Given task: Reproduce the material that follows, please, but only from its first line to the line containing "return share * share * (3 - 2 * share)", inclusive.

Data block:

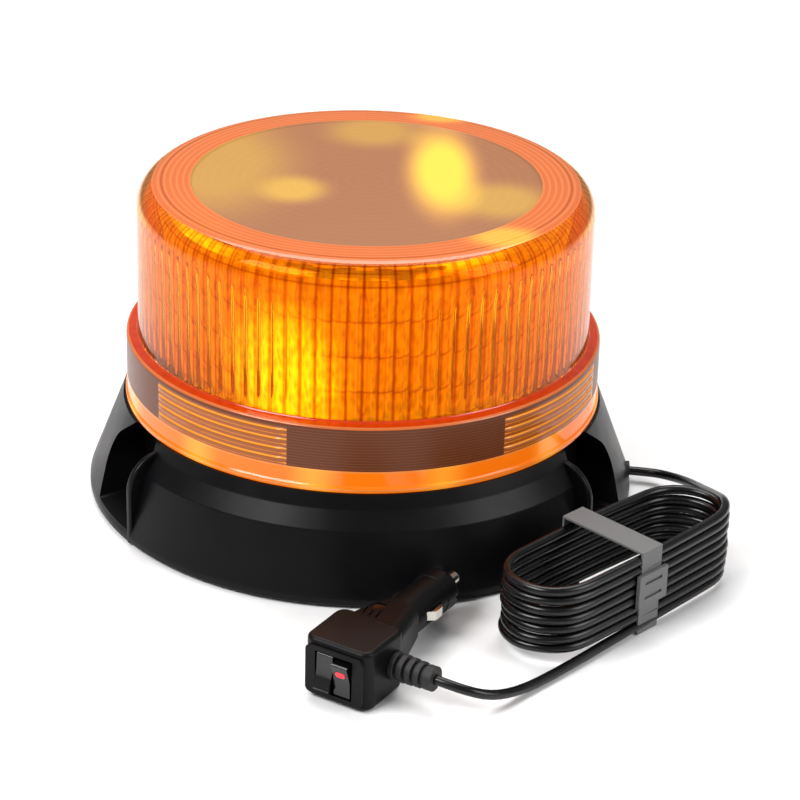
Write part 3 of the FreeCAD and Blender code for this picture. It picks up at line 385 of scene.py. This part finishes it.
def smooth_step(low: float, high: float, value: float) -> float:
    """Ease from 0 at low to 1 at high."""
    share = max(0.0, min(1.0, (value - low) / (high - low)))
    return share * share * (3 - 2 * share)


def split(low: float, high: float, pitch: float) -> list[float]:
    """Even heights from low to high, about a pitch apart."""
    count = max(1, round((high - low) / pitch))
    return [low + (high - low) * index / count for index in range(count + 1)]


def dress(piece: Object, finish: Material, body: str, slot: str, *nodes: str) -> Object:
    """Give a piece its finish and its body, and hide the nodes it stands for."""
    piece.data.materials.append(finish)
    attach(piece, body)
    if nodes:
        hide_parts(*nodes)
    LOG.info("%s: %s", piece.name, finish.name)
    return piece


# ---------------------------------------------------------------- amber pieces
@dataclass(frozen=True)
class PaintedLines:
    """A set of fine painted lines on the amber: painted highlights and painted shade that stand in for how its
    moulded detail catches the light, and how they shift its colour and glow.
    """

    kind: str
    pitch: float
    start: float
    width: float
    colour: str
    weight: float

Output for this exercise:
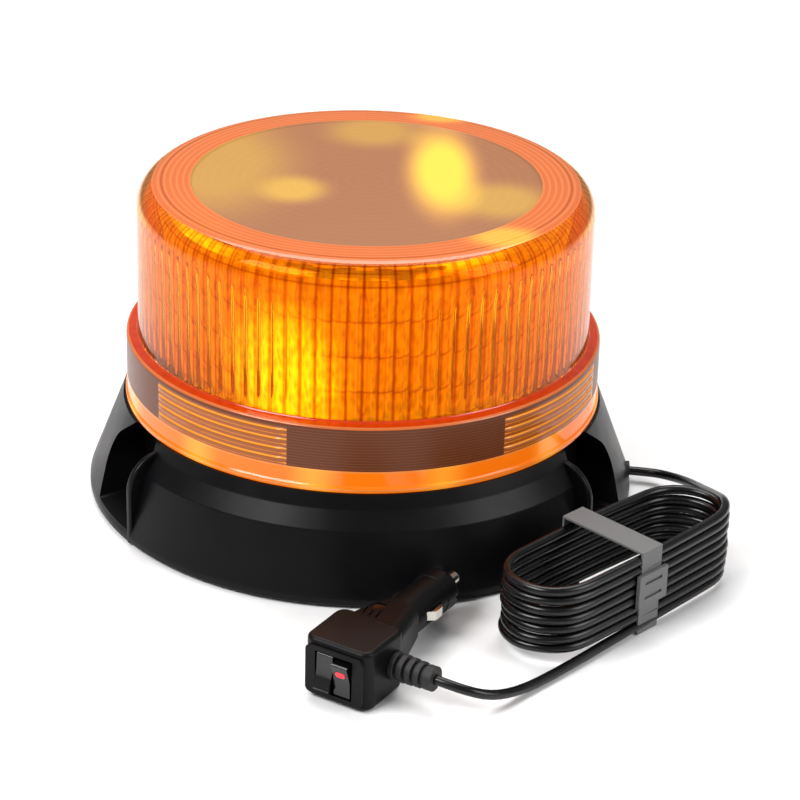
Write part 3 of the FreeCAD and Blender code for this picture. It picks up at line 385 of scene.py. This part finishes it.
def smooth_step(low: float, high: float, value: float) -> float:
    """Ease from 0 at low to 1 at high."""
    share = max(0.0, min(1.0, (value - low) / (high - low)))
    return share * share * (3 - 2 * share)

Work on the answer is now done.